Meine jungen Freunde (ehemalige Zuhörer) haben diese diätetische
Maxime als probat und heilsam gepriesen, und sie nicht unter die Kleinigkeiten
gezählt, weil sie bloßes Hausmittel ist, das den Arzt entbehrlich
macht. - Merkwürdig ist noch: daß, da es scheint, beim lange fortgesetzten
Sprechen geschehe das Einatmen auch durch den so oft
geöffneten Mund, mithin jene Regel werde da doch ohne Schaden überschritten,
es sich wirklich nicht so verhält. Denn es geschieht doch auch
durch die Nase. Denn wäre diese zu der Zeit verstopft, so würde man
von dem Redner sagen, er spreche durch die Nase (ein sehr widriger
Laut), indem er wirklich nicht durch die Nase spräche, und umgekehrt,
er spreche nicht durch die Nase, indem er wirklich durch die Nase
spricht: wie es Hr.

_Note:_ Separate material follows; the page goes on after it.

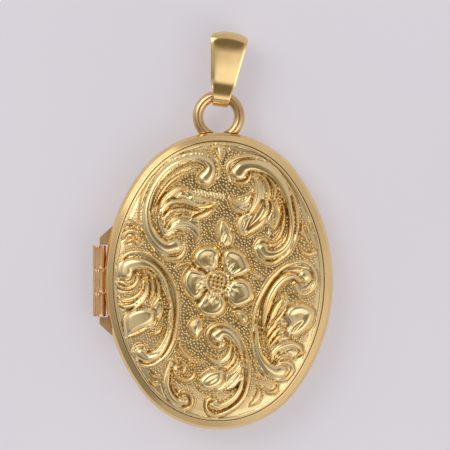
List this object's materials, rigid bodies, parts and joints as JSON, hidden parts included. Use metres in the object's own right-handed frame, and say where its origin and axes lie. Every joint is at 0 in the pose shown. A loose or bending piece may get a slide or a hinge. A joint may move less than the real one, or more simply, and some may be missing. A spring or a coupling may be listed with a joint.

Hofr. Lichtenberg launicht und richtig bemerkt. -
Das ist auch der Grund, warum der, welcher lange und laut spricht (Vorleser
oder Prediger), es ohne Rauhigkeit der Kehle eine Stunde lang
wohl aushalten kann; weil nämlich sein Atemziehen eigentlich durch
die Nase, nicht durch den Mund, geschieht, als durch welchen nur das
Ausatmen verrichtet wird. Ein Nebenvorteil dieser Angewohnheit
des Atemzuges mit beständig geschlossenen Lippen, wenn man für sich
allein wenigstens nicht im Diskurs begriffen ist, ist der: daß die sich
immer absondernde und den Schlund befeuchtende Saliva hiebei zugleich
als Verdauungsmittel (stomachale), vielleicht auch (verschluckt)
als Abführungsmittel wirkt; wenn man fest genug entschlossen ist, sie
nicht durch üble Angewohnheit zu verschwenden.